"A 05H00 de Moscou (02H00 GMT), le redéploiement des unités de soldats russes sur la rive gauche du fleuve Dniepr a été achevé", a annoncé le ministère russe de la Défense, assurant n'avoir subi aucune perte, ni abandonné de matériel militaire.
Ce repli a tout du camouflet, Vladimir Poutine ayant revendiqué fin septembre, lors d'une cérémonie en grande pompe au Kremlin puis d'une fête sur la Place Rouge, l'annexion de quatre régions ukrainiennes, dont celle de Kherson.
Le président russe avait aussi prévenu qu'il défendrait "par tous les moyens" ce qu'il considère comme des territoires russes, brandissant ainsi à demi-mot la menace d'un recours à l'arme nucléaire.
Mais confrontée à une contre-offensive ukrainienne lancée à la fin de l'été, l'armée russe avait annoncé mercredi qu'elle abandonnait la partie nord de la région de Kherson, dont sa capitale éponyme, située sur rive droite du Dniepr, pour consolider des positions de l'autre côté de ce fleuve, une barrière naturelle.
En dépit de cette retraite, la zone reste "un sujet de la Fédération de Russie", a estimé vendredi le porte-parole du Kremlin, Dmitri Peskov.
Aucun "regret" russe
"Il ne peut y avoir aucun changement", a-t-il ajouté dans le premier commentaire de la présidence russe sur ce repli.
M. Peskov a ajouté que le Kremlin "ne regrette pas" sa cérémonie d'annexion de septembre, se refusant à tout autre commentaire sur cette retraite, la deuxième d'ampleur après le repli en septembre de la région de Kharkiv (nord-est).
La décision de se retirer dans le sud ukrainien est d'autant plus remarquable que Vladimir Poutine avait ordonné le 21 septembre la mobilisation de quelque 300.000 réservistes pour consolider justement les lignes russes en difficulté.

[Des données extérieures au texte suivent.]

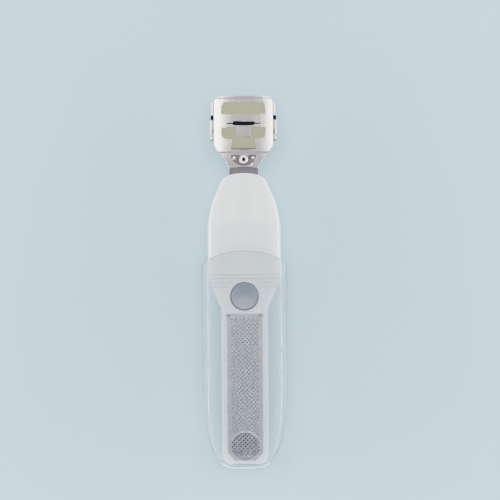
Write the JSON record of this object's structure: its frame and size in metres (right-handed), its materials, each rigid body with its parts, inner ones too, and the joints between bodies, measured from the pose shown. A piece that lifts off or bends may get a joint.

L'agence de presse d'Etat Ria Novosti a diffusé des images filmées de nuit de véhicules militaires russes quittant Kherson, indiquant qu'ils empruntaient le pont Antonovski enjambant le fleuve Dniepr.
Plusieurs correspondants russes ont indiqué que le viaduc a ensuite été détruit, sans dire si l'armée russe l'avait dynamité où s'il s'agissait du résultat de frappes ukrainiennes. Des images diffusées sur les réseaux sociaux montrent cette infrastructure routière détruite.
L'Ukraine a pilonné des semaines durant ce pont, le seul de la cité de Kherson, sans pour autant le détruire, pour le rendre difficile à emprunter par les forces russes, coupant ainsi les lignes d’approvisionnements russes et forçant Moscou à décider du repli.
Une douzaine de localités du nord de la région de Kherson, sur la rive droite du Dniepr, ont déjà été reprises par l'armée ukrainienne, a annoncé Kiev jeudi.
L'état-major ukrainien s'est borné à dire vendredi matin que son offensive dans la journée "continuait" et que ses résultats seront communiqués "ultérieurement".
L'Ukraine s'est montrée ces deux derniers jours très prudente quant au repli russe de Kherson, craignant une feinte, où que l'armée russe ne mine toute la zone pour rendre le plus difficile possible le retour des forces ukrainiennes.
Réponse cynique
La Russie a en outre continué de mener des frappes à travers l'Ukraine, dont une partie de l'infrastructure énergétique a été détruite ces dernières semaines, entraînant des coupures d’électricité dans une large partie du pays, notamment à Kiev, la capitale.
Une frappe a encore visé, dans la nuit de jeudi à vendredi, Mykolaïv, cité du sud ukrainien à une centaine de kilomètres de Kherson.
Un immeuble d'habitation de cinq étages y a été entièrement détruit, faisant au moins sept morts, selon le chef de l'administration régionale, Vitaliï Kim, qui a dénoncé sur Telegram "une réponse cynique de l'Etat terroriste à nos succès sur le front".
Une journaliste de l'AFP sur place a pu voir un immeuble éventré et les secours avancer dans les décombres. Une pelleteuse déblayait les nombreux débris.
Sur le front de l'est, les combats continuent aussi de faire rage, en particulier à Bakhmout, une ville que Moscou tente de conquérir depuis l'été et principal champ de bataille où l'armée russe, appuyée par les hommes du groupe paramilitaire Wagner, reste à l'offensive.
Selon la présidence ukrainienne, quatorze civils ont été tués jeudi, huit dans la région de Donetsk (est) et six dans celle de Mykolaïv.